Real-World Use Cases That Aren't Just "Art"

It’s easy to get distracted by the pretty pictures, but the applications go way deeper.

  1. Architecture: Architects are using Stable Diffusion to take a rough 3D block model and turn it into a photorealistic render of a building in seconds. This allows for rapid iteration during the "blue-sky" phase of a project.
  2. Fashion: Brands are generating "on-model" shots without actually hiring a model for every single garment. They can swap patterns and textures onto a base image, saving thousands in photography costs.
  3. Gaming: Indie devs are using the tech to generate high-resolution textures for 3D objects or to create character portraits for RPGs. It levels the playing field for small teams with zero budget.
  4. Restoration: People are using "Inpainting" to fix old family photos. You can literally paint over a tear in a 50-year-old picture and tell the AI to "fill in the missing tuxedo jacket," and it does it seamlessly.

The Misconception of "Prompt Engineering"

There was this weird moment in 2023 where everyone thought "Prompt Engineer" was going to be the hottest job of the century.

Spoiler: It isn't.

As the models get smarter, they understand natural language better. You don't need to type "masterpiece, 8k, highly detailed, trending on artstation" anymore. In fact, many of the newer models actually ignore those "magic words" because they've been trained to understand what you actually want. The real skill isn't knowing the "secret words"—it’s understanding how the settings (like CFG scale, Denoising strength, and Samplers) interact with each other.
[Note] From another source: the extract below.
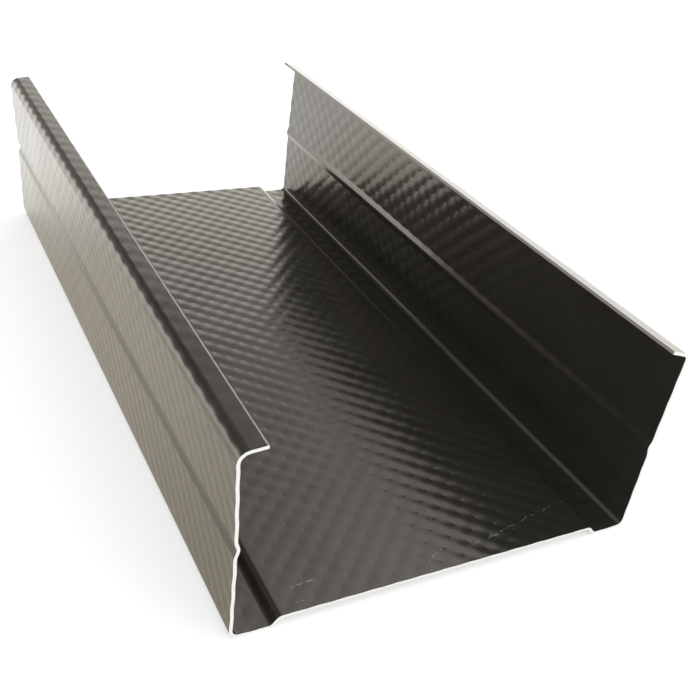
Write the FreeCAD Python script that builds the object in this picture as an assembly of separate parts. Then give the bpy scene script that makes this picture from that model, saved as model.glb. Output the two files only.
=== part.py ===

The CFG (Classifier Free Guidance) scale is a big one. It tells the AI how strictly it should follow your prompt. A high CFG makes the AI try really hard to match your words, but it can also make the image look "burnt" or overly saturated. A low CFG gives the AI more creative freedom, which often results in more natural-looking images but might ignore some of your instructions.

The Future: Video and Beyond

We're already moving past static images. Stable Video Diffusion (SVD) is a thing now. It’s still in the early stages—mostly 4-second clips where the camera moves slightly or a character blinks—but the progress is terrifyingly fast.

We are heading toward a world where you can generate a personalized movie or a video game environment on the fly. It sounds like sci-fi, but the foundation is already here in the stable diffusion artificial intelligence ecosystem.

The community-driven nature of this tech means that as soon as a researcher in a lab somewhere publishes a paper on a new technique, it’s usually integrated into a public GitHub repository within 48 hours. That pace of innovation is something no closed-source company can keep up with.


Actionable Next Steps

If you want to move beyond just reading about this and actually start creating, here is how you get your hands dirty without getting overwhelmed:

  • Check your hardware first: Right-click your taskbar, go to Task Manager, and check the "Performance" tab for your GPU. If you have an NVIDIA card with at least 6GB of VRAM, you can run this locally. If not, look into cloud options like Tensor.art or SeaArt which offer free daily credits.
  • Start with a "One-Click" Installer: Don't try to manually install Python and Git if you aren't tech-savvy. Use something like Stability Matrix or Forge. These are "wrappers" that handle all the complex installation steps for you.
  • Explore Civitai: This is the "hub" of the community. Browse the models and LoRAs to see what’s possible. Most images there include the "metadata," which means you can see exactly what prompt and settings were used to create them. Copy those settings and try to replicate the result.
  • Focus on Inpainting: Once you can generate a basic image, learn how to use the "Inpaint" tool. This is the real superpower. It allows you to change specific parts of an image (like changing a character's shirt color) without regenerating the whole thing. It’s the key to turning AI from a random generator into a precise editing tool.
  • Follow the right people: Keep an eye on YouTube creators like Olivio Sarikas or Sebastian Kamph. They do deep dives into new features the second they drop, which is necessary because this field moves faster than almost anything else in tech.

The learning curve is real, but the payoff is total creative freedom. You aren't just using a tool; you're participating in a massive, global experiment in how humans and machines make art together.